What started as a hobby for Rina, the owner, turned in to a very successful business that has been constantly growing over the past few years. Her skill, passion and hard work shows in every single piece of candy she makes. An absolute inspiration and an example to follow.
We suggest you check them out. We guarantee you’ll be hooked
Vicky & Ruth
- 2- 9inch gluten free pizza crusts (we use Udi’s Gluten Free)
- 2 tbsp cinnamon sugar non-hydrogenated vegetable spread (we use Earth Balance Sweet Cinnamon spread)
- ½ cup coconut-peanut spread (we use Earth Balance Creamy Coconut-Peanut Spread) at room temperature
- 2 tablespoons organic coconut sugar (here we used Navitas)

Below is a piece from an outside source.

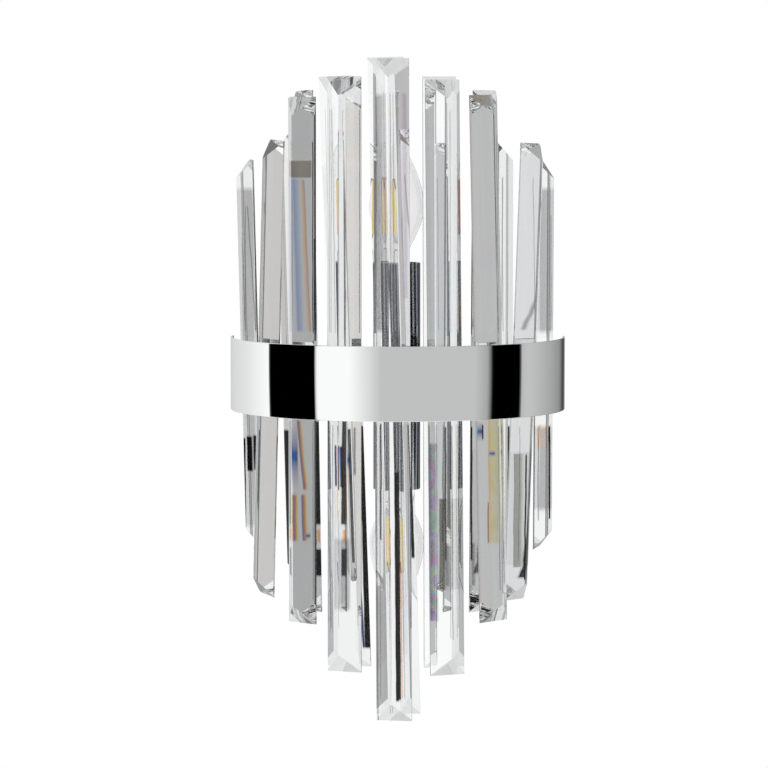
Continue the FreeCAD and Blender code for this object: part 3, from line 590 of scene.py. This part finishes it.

- 4 tbsp raw organic unsweetened cocoa powder (here we used Navitas)
- ½ cup sweetened vanilla almond milk, lukewarm (we use Silk Pure Almond)
- Preheat oven to 375F
- Spread cinnamon-sugar vegetable spread on pizza crust, and cut each one into approximately 8 triangular pieces. Bake at for 5-7 minutes, until golden brown (keep an eye so they don’t burn!)
- In the meantime, prepare the spread. Combine coconut-peanut spread with coconut sugar and cocoa powder. Slowly whisk in almond milk and mix until smooth and creamy
Bake pizza crust chips until golden brown, but keep an eye on them so they don’t burn!